In an amicus brief (.pdf) cited by the dissent, the Electronic Privacy Information Center (EPIC) emphasized the importance of the state’s interest in protecting patient privacy in light of recent technological developments. In particular, it explained the various ways in which de-identified data can be easily re-identified, and how this re-identification presents serious risks where medical records are at stake.
In its brief, EPIC describes one method of re-identifying anonymous data known as record linkage, which involves merging two or more databases (e.g. public census data, voting records, etc.). This method has been proven to be very effective at re-identifying individuals from supposedly anonymous data—even from ordinary desktop computers. For example, one privacy researcher employing this method was able to uniquely identify 87% of the US population by utilizing only date of birth, gender, and zip code. The same researcher also re-identified a former governor of Massachusetts’ full medical record by cross-referencing public census data with de-identified health data.
Expanding on its amicus brief for the Second Circuit, EPIC’s recent amicus brief (.pdf) filed at the Supreme Court attacks the data-mining firm IMS Health’s method for encrypting the prescription data.
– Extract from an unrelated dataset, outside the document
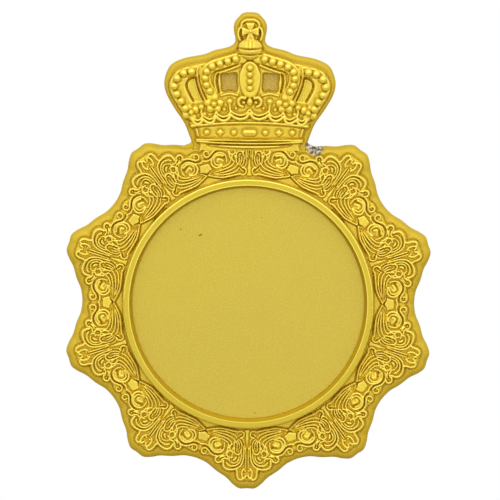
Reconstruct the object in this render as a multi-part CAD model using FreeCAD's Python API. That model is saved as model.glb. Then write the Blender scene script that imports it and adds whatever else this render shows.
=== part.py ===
import FreeCAD
import Part

import math
import os

# A cap badge: a ten-point star plate with a scroll border, a crown, a plain round centre held by a ring,
# and two screw posts whose thumb nuts clamp it to a cap. Millimetres. The origin is the star's centre on
# the flat back. The face looks along -Y, +Z is up, and +X is to the right of somebody who looks at the
# face. A height h is counted from the back towards the face, so y = -h.

V = FreeCAD.Vector

# ---- Driving dimensions --------------------------------------------------------------------------------
LOBES = 10
# (degrees from a point's middle line, radius at the back) from a point's tip to the valley beside it
HALF_LOBE = [
    (0, 20.83), (2.4, 20.85), (4.6, 20.38), (7.0, 19.7), (10.5, 19.14), (14.0, 18.54), (18.0, 18.33),
]
WALL_LEAN = 0.62  # how far the cast side wall leans in

WEB_H = 1.2  # plate under the centre disc
GROUND_H = 1.9  # ground of the scroll relief
SCROLL_H = 2.4  # top of the scroll relief
SCROLL_W = 0.24
RELIEF_SINK = 0.1  # how far raised ornament is rooted in its ground
BORDER_INSET = (0.08, 0.36)  # outer and inner edge of the raised border, from the top of the side wall
LAND_H = 2.2  # the ring's seat
RING_H = 3.0
DISC_FACE_H = 1.9

RECESS_R = 12.8  # inside the ring: a 25.4 mm emblem with 0.1 mm all round
RING_R = 13.8
RING_ROUND = 0.2
RING_MOUTH_R = 13.08  # the recess widens to this at the ring's front
MOUTH_H = 2.3  # height at which it begins to widen
LAND_R = 14.1
POCKET_R = 13.4
CARD_R = 13.2
DISC_R = 13.3
DISC_FACE_R = 12.75  # the disc's raised middle, inside the ring, which reaches down to the disc's rim
DISC_BOTTOM_H = 1.45
RIM_STEP = 0.05  # the disc's rim lies this much lower, under the ring
RING_FOOT_R = 13.05  # inside radius of the ring's foot, which stands on the disc's rim

TAB_ANGLES = (45, 135, 225, 315)
TAB_W = 2.0
TAB_T = 0.35
TAB_FOOT_R = 15.8
SLOT_R = 13.2  # inner end of a tab's slot, just inside the pocket's wall
TAB_GAP = 0.05
TAB_INSET = 0.04  # the tabs' outer faces stand this much inside the ring's

FOOT_Z = 16.85  # joint between star and crown
FOOT_HALF_W = 6.2
# right half of the crown's outline at the back, (x, z), from the foot up to the neck
CROWN_SIDE = [
    (6.25, 17.3), (6.65, 18.4), (7.22, 19.75), (8.3, 21.35), (9.17, 22.9), (9.42, 24.1), (9.15, 25.3),
    (8.55, 26.2), (7.2, 26.83), (5.05, 27.27), (3.4, 27.85), (1.8, 28.35),
]
# right half of the outline behind the cross, from the neck to the top
FINIAL_SIDE = [(1.6, 27.7), (1.63, 28.9), (1.8, 30.15), (1.35, 31.3), (0.0, 31.95)]
CROWN_H = 2.2
CROWN_LEAN = 0.75
FINIAL_LEAN = 0.4

SOLDER_H = (0.25, 1.3)  # heights between which solder fills the corners beside the crown's foot
SOLDER_CORNER = [
    (6.0, 16.9), (6.0, 17.75), (6.35, 17.7), (6.6, 17.45), (7.1, 17.25), (7.5, 17.2), (7.5, 16.9),
]
TONGUE_HALF_W = 4.6  # backing plate that ties the crown to the star
TONGUE_Z = (14.5, 25.6)
TONGUE_H = 1.0
TONGUE_GAP = 0.05
PEGS = [(-3.2, 15.6), (3.2, 15.6), (-2.6, 19.2), (2.6, 19.2)]  # (x, z) of the pegs peened over its back
PEG_R = 0.7
PEG_HEAD_R = 1.15
PEG_HEAD_T = 0.35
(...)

According to the brief, the firm uses a faulty method of encryption, known as MD5. MD5 has been abandoned not only by its inventor Ron Rivest, who has deemed the method “clearly broken,” but also the Department of Homeland Security, whose Computer Emergency Readiness Team concluded that it was “cryptographically broken and unsuitable for further use.”
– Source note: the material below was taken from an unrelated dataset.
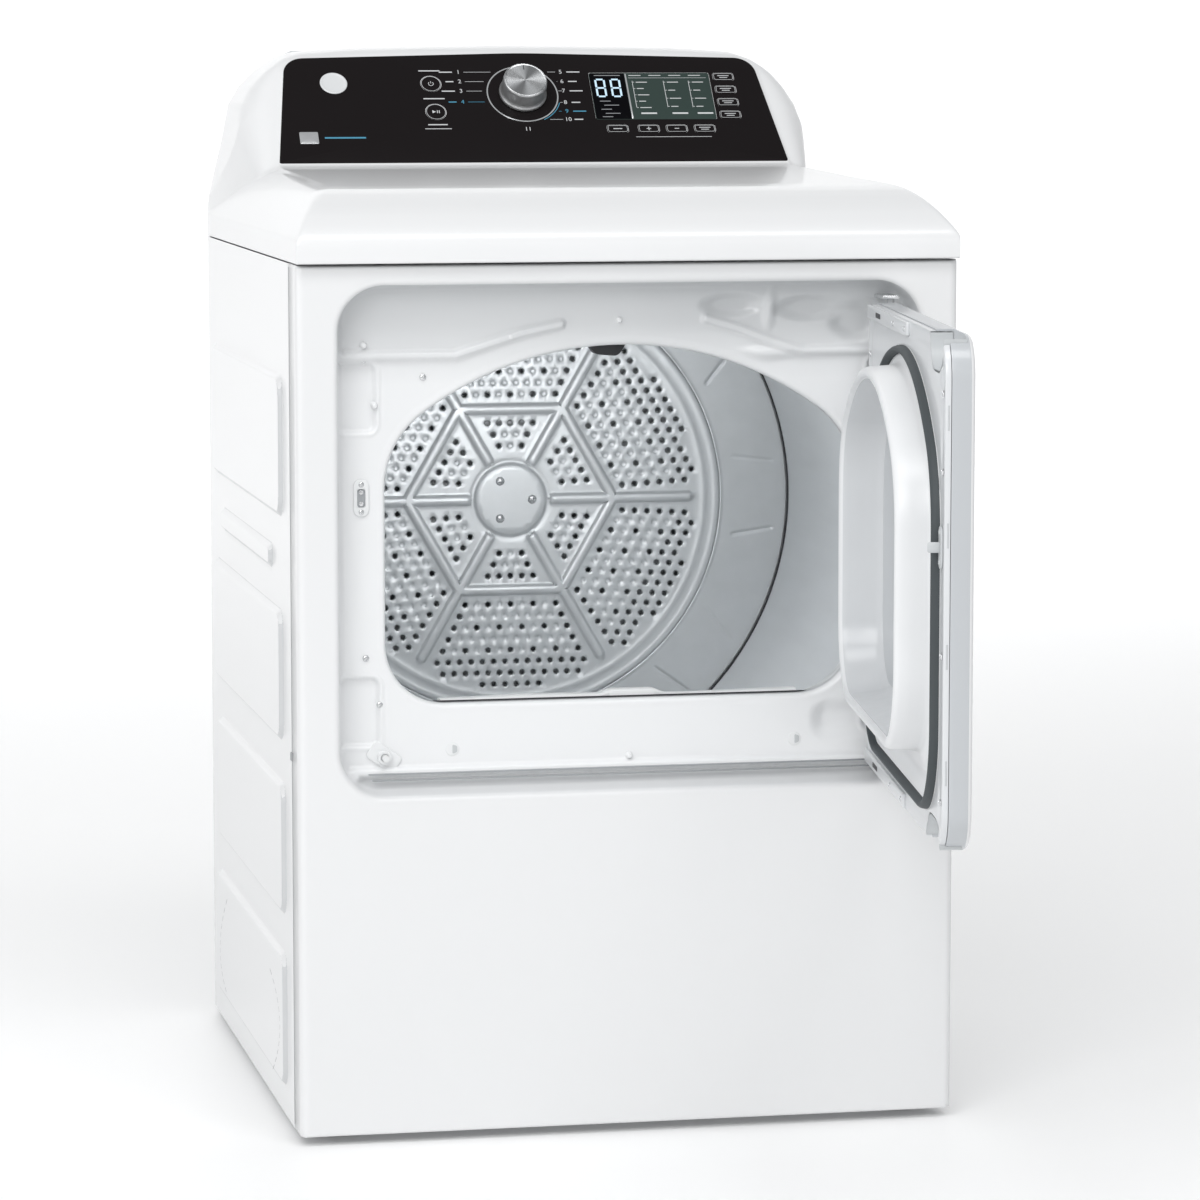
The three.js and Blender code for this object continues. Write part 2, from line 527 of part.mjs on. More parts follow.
function consoleHousing() {
  const body = join(topBody(0, WORKTOP.back, CONSOLE.rear), consoleCrown(0));
  const hollow = join(topBody(CONSOLE.wall, WORKTOP.back - 10, CONSOLE.rear + 5), consoleCrown(CONSOLE.wall));
  const seat = slabZ(fasciaOutline(GAP + 0.1), -FASCIA.thick - GAP, 40, 5);
  const through = slabZ(fasciaOutline(-10), -40, 10, 5);
  return cut(body, hollow, ontoSlope(seat), ontoSlope(through));
}

function terminalCover() {
  const { x0, x1, z0, z1, depth } = TERMINAL;
  const y = CABINET.depth + GAP;
  return cut(slabY(roundedRect(x0, x1, z0, z1, 6), y, y + depth, 2),
    slabY(roundedRect(x0 + 2, x1 - 2, z0 + 2, z1 - 2, 4), y - 1, y + depth - 2, 2));
}

function consoleRearCover() {
  const y = CONSOLE.rear - 3;
  const outline = consoleCrown(CONSOLE.wall + GAP).add(topBody(CONSOLE.wall + GAP, WORKTOP.back + 4, CONSOLE.rear + 5));
  return outline.intersect(box(-400, 400, y, CONSOLE.rear - 1, CABINET.top + 1, 1200));
}

// Keys of the fascia, as [name, x, s].
const KEYS = [
  ...[98.7, 134.3, 166.5, 198.8].map((x, i) => [`option_key_${i + 1}`, x, 48.3]),
  ...[124.8, 105.8, 87.2, 68.6].map((s, i) => [`side_key_${i + 1}`, SIDE_KEY_X, s]),
];
const ROUND_BUTTONS = [['power_button', -106, 115.2], ['start_button', -105, 74]];

const keyShape = (x, s, grow) => roundedRect(x - KEY.width / 2 - grow, x + KEY.width / 2 + grow,
  s - KEY.height / 2 - grow, s + KEY.height / 2 + grow, 2.5 + grow);

function fasciaPlate() {
  let plate = slabZ(fasciaOutline(), -FASCIA.thick, 0, 5);
  for (const [, x, s] of KEYS) plate = plate.subtract(slabZ(keyShape(x, s, 0.4), -9, 9, 2));
  for (const [, x, s] of ROUND_BUTTONS) plate = plate.subtract(discZ(ROUND_BUTTON + 0.4, -9, 9, x, s, 20));
  const window = slabZ(roundedRect(WINDOW.x0 - GAP, WINDOW.x1 + GAP, WINDOW.s0 - GAP, WINDOW.s1 + GAP, 2), -9, 9, 2);
  return cut(plate, window, discZ(3.6, -9, 9, KNOB.x, KNOB.s, 16));
}

const displayWindow = () => slabZ(roundedRect(WINDOW.x0, WINDOW.x1, WINDOW.s0, WINDOW.s1, 2), -FASCIA.thick, 0.2, 2);

function controlBoard() {
  const plate = box(-130, 246, 30, 142, -22, -20);
  const posts = [[-120, 38], [60, 38], [60, 136], [-120, 136]]
    .map(([x, s]) => discZ(4, -21, -FASCIA.thick - 2 * GAP, x, s, 10));
  const encoder = cut(box(KNOB.x - 8, KNOB.x + 8, KNOB.s - 8, KNOB.s + 8, -21, -9), discZ(3.4, -15, 0, KNOB.x, KNOB.s, 16));
  return join(plate, ...posts, encoder);
}

const selectorKnob = () => turnedZ([[0, -14], [3, -14], [3, 1], [KNOB.radius - 1, 1], [KNOB.radius, 2.5],
  [KNOB.face + 1, KNOB.height - 2], [KNOB.face - 1, KNOB.height], [0, KNOB.height]], KNOB.x, KNOB.s, 32);

// ---------------------------------------------------------------- door, in its own frame about the hinge axis
const doorFrame = new THREE.Group();
doorFrame.position.set(DOOR.hingeX, DOOR.hingeY, 0);
doorFrame.rotation.z = THREE.MathUtils.degToRad(DOOR.open);
group.add(doorFrame);

const doorOutline = (inset) => roundedRect(-DOOR.reach + inset, DOOR.edge - inset, DOOR.bottom + inset,
  DOOR.top - inset, Math.max(4, DOOR.radius - inset));
const POCKET = { x0: -552, x1: -516, z0: 530, z1: 700, depth: 13 };

// An arched outline about the closed door's own middle, which is the drum's.
const shiftedToDoor = (manifold) => manifold.translate([-DOOR.hingeX, 0, 0]);

function doorOuterPanel() {
  const { face, seam } = DOOR;
  const pan = cut(slabY(doorOutline(0), face, seam), slabY(doorOutline(SHEET), face + SHEET, seam + 1));
  const pocket = (inset, y0, y1) => slabY(
    roundedRect(POCKET.x0 + inset, POCKET.x1 - inset, POCKET.z0 + inset, POCKET.z1 - inset, 10), y0, y1, 4);
  const pins = [DOOR.bottom, DOOR.top].map((z) => discZ(4 + GAP, z - 16, z + 16, 0, 0, 16));
  return cut(join(pan, pocket(-SHEET, face, face + POCKET.depth + SHEET)),
    pocket(0, face - 1, face + POCKET.depth), ...pins);
}

function doorLiner() {
  const { seam, liner } = DOOR;
  const rim = liner + BOWL.rise;
  const floor = rim - BOWL.depth;
  const plate = slabY(doorOutline(1.5), seam + GAP, liner);
  const bowl = shiftedToDoor(slabY(archOutline(BOWL), liner - 1, rim));
  const well = shiftedToDoor(slabY(archOutline(BOWL, -BOWL.wall), floor, rim + 1));
  const wellBody = shiftedToDoor(slabY(archOutline(BOWL, -BOWL.wall + 3), floor - 3, liner));
  const scoops = [DOOR.bottom, DOOR.top].map((z) => discY(SCOOP.radius, seam, liner + 1, -SCOOP.reach, z, 24));
  return cut(join(plate, bowl, wellBody), well, ...scoops);
}

function doorGasket() {
  const y0 = DOOR.liner + GAP;
  return shiftedToDoor(cut(slabY(archOutline(GASKET), y0, y0 + GASKET.height),
    slabY(archOutline(GASKET, -GASKET.width), y0 - 1, y0 + GASKET.height + 1)));
}

function doorStrike() {
  const x = STRIKE.x - DOOR.hingeX;
  const y0 = DOOR.liner + GAP;
  const plate = slabY(roundedRect(x - 9, x + 9, STRIKE.z - 20, STRIKE.z + 20, 8), y0, y0 + 2, 4);
  return join(plate, slabY(roundedRect(x - 2.2, x + 2.2, STRIKE.z - 6, STRIKE.z + 6, 1.8), y0, y0 + 22, 3));
}

const hingePin = (z0, z1) => discZ(4, z0, z1, 0, 0, 16);

// A hinge bracket on the recess floor, with an arm that holds the pin above or below the door.
function hingeBracket(z0, z1) {
  const { hingeX, hingeY } = DOOR;
  const back = RECESS.depth - GAP;
  const span = [hingeX - 11, hingeX + 8];
  const arm = box(...span, hingeY - 9, back, z0, z1);
  const above = z0 > DRUM.z;
  const foot = box(...span, back - 3, back, above ? z0 - 12 : z0, above ? z1 : z1 + 12);
  return cut(join(arm, foot), discZ(4 + GAP, z0 - 1, z1 + 1, hingeX, hingeY, 16));
}

// ---------------------------------------------------------------- catch and switch
function doorCatch() {
  const y = RECESS.depth;
  const oval = (half, tall) => roundedRect(STRIKE.x - half, STRIKE.x + half, STRIKE.z - tall, STRIKE.z + tall, half - 0.5);
  const plate = slabY(oval(8, 19), y - 2, y - GAP, 4);
  const neck = slabY(roundedRect(STRIKE.x - 5.4, STRIKE.x + 5.4, STRIKE.z - 11.6, STRIKE.z + 11.6, 3), y - 1, y + 4, 3);
  const body = box(STRIKE.x - 10, STRIKE.x + 10, y + SHEET + GAP, y + 24, STRIKE.z - 18, STRIKE.z + 18);
  const slot = box(STRIKE.x - 4.2, STRIKE.x + 4.2, y - 3, y + 20, STRIKE.z - 9.5, STRIKE.z + 9.5);
  return cut(join(plate, neck, body), slot);
}

function doorSwitchBody() {
  const y = RECESS.depth;
  const plate = slabY(roundedRect(-17, 17, -10, 10, 3), y - 3, y - GAP, 3);
  const boss = discY(7, y - 8, y - 1, 0, 0, 20);
  const bore = discY(4, y - 9, y + 1, 0, 0, 16);
  const place = new THREE.Matrix4().makeTranslation(SWITCH.x, 0, SWITCH.z)
    .multiply(new THREE.Matrix4().makeRotationY(-THREE.MathUtils.degToRad(SWITCH.tilt)));
  return cut(join(plate, boss), bore).transform(place.elements.slice());
}

const switchPlunger = () => discY(3.6, DOOR.hingeY + DOOR.liner + 0.7, RECESS.depth - 6.5, SWITCH.x, SWITCH.z, 16);

// ---------------------------------------------------------------- assembly
add('base_frame', baseFrame(), GALVANISED);
add('left_side_panel', sidePanel(-1), WHITE);
add('right_side_panel', sidePanel(1), WHITE);
add('front_panel', frontPanel(), WHITE);
add('rear_panel', rearPanel(), GALVANISED);
footPlaces().forEach(([x, y], i) => {
  const names = ['front_left_foot', 'front_right_foot', 'rear_left_foot', 'rear_right_foot'];
  add(names[i], foot(x, y), DARK_PLASTIC);
});

add('front_bulkhead', frontBulkhead(), WHITE);
add('front_felt_seal', frontFeltSeal(), FELT);
add('drum_bearing', drumBearing(), WHITE_PLASTIC);
add('drum_shell', drumShell(), ALUMINISED);
add('drum_rear_head', drumRearHead(), ALUMINISED);
add('drum_shaft', drumShaft(), STEEL);
[60, 180, 300].forEach((degrees, i) => {
  add(`drum_lifter_${i + 1}`, lifter(THREE.MathUtils.degToRad(degrees)), WHITE_PLASTIC);
});

add('lint_duct', lintDuct(), GREY_PLASTIC);
add('lint_filter', lintFilter(), WHITE_PLASTIC);
add('blower_housing', blowerHousing(), WHITE_PLASTIC);
add('blower_wheel', blowerWheel(), DARK_PLASTIC);
add('exhaust_duct', exhaustDuct(), GALVANISED);
add('heater_cover', heaterCover(), GALVANISED);
add('heater_coil', heaterCoil(), COPPER_COIL);

add('motor_body', motorBody(), STEEL);
add('motor_bracket', motorBracket(), GALVANISED);
add('motor_rotor', motorRotor(), STEEL);
add('drum_belt', drumBelt(), RUBBER);
add('idler_arm', idlerArm(), GALVANISED);
add('idler_pulley', idlerPulley(), WHITE_PLASTIC);

add('worktop', worktop(), WHITE);
add('console_housing', consoleHousing(), WHITE);
add('console_rear_cover', consoleRearCover(), GALVANISED);
add('terminal_cover', terminalCover(), GALVANISED);
add('fascia', fasciaPlate(), GLOSS_BLACK, fasciaFrame);
add('display_window', displayWindow(), GLASS, fasciaFrame);
add('control_board', controlBoard(), GREEN_BOARD, fasciaFrame);
add('selector_knob', selectorKnob(), SILVER, fasciaFrame);
for (const [name, x, s] of ROUND_BUTTONS) {
  add(name, discZ(ROUND_BUTTON, -FASCIA.thick - 1, 0.5, x, s, 20), GLOSS_BLACK, fasciaFrame);
}
for (const [name, x, s] of KEYS) {
  add(name, slabZ(keyShape(x, s, 0), -FASCIA.thick - 1, 0.5, 2), GLOSS_BLACK, fasciaFrame);
}

add('door_outer_panel', doorOuterPanel(), WHITE, doorFrame);
add('door_liner', doorLiner(), WHITE_PLASTIC, doorFrame);
add('door_gasket', doorGasket(), RUBBER, doorFrame);
add('door_strike', doorStrike(), WHITE_PLASTIC, doorFrame);
add('upper_hinge_pin', hingePin(DOOR.top - 20, DOOR.top + 7), STEEL, doorFrame);
add('lower_hinge_pin', hingePin(DOOR.bottom - 7, DOOR.bottom + 20), STEEL, doorFrame);
add('upper_hinge_bracket', hingeBracket(DOOR.top + 3, DOOR.top + 7), STEEL);
add('lower_hinge_bracket', hingeBracket(DOOR.bottom - 7, DOOR.bottom - 3), STEEL);
add('door_catch', doorCatch(), GREY_PLASTIC);
add('door_switch_body', doorSwitchBody(), GREY_PLASTIC);
add('door_switch_plunger', switchPlunger(), WHITE_PLASTIC);

export default group;
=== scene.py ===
"""A front-loading clothes dryer with its door open: the visual model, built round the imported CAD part.

Shapes are worked out in millimetres in the cabinet's own frame: X to the right, Y = 0 at the front
panel and growing towards the back, Z = 0 at the floor. The door is worked out closed, about its hinge
axis, and the fascia on its slope.
"""
import math

import bmesh
import bpy
import numpy as np
from mathutils import Matrix, Vector
from mathutils.geometry import delaunay_2d_cdt


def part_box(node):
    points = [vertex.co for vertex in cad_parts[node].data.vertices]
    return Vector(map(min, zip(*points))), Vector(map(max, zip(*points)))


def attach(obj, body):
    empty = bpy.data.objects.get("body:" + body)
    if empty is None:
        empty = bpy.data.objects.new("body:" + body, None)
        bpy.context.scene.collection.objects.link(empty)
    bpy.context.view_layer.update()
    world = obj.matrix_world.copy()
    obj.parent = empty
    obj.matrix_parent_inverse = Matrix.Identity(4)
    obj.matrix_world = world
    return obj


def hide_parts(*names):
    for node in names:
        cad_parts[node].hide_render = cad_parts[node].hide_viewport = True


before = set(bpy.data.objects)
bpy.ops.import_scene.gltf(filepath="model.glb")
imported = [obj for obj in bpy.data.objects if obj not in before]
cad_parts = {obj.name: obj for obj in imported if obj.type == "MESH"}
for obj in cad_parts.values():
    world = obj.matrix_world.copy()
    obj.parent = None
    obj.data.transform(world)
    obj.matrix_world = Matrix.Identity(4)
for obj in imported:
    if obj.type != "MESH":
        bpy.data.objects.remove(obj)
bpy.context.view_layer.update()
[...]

The court’s failure to recognize these developments would be more understandable if computer scientists had just discovered the risks re-identification; however, these risks have been well documented for years even in the popular press. In an article published nearly two years ago, The New York Times profiled several individuals whose prescription data had been sold to drug manufacturers without their consent and re-identified so that it could be used for purposes of marketing products directly to them.
In the article, one woman in particular began receiving promotional material for various pregnancy-related products after she bought fertility drugs at a pharmacy in San Diego. Although she was unsuccessful in having a baby, she continued to receive ads for over ten years promoting at first diapers and baby formula and later discounts on family photos and “gifts suitable for an elementary school graduate.” The woman describes the ads as painful reminders of a difficult time in her life: “To just go to the mailbox and get that stuff, time after time after time, it was just awful.”
While digitizing medical records provides several benefits, we must not ignore or underestimate the risks. Although one would like to find assurance in the notion of de-identified or anonymous data, the reality proves more troubling. At the very least, state attempts to protect this sensitive data should be carefully reviewed before being struck down—and an understanding of encryption technology and methods must be part of any meaningful review.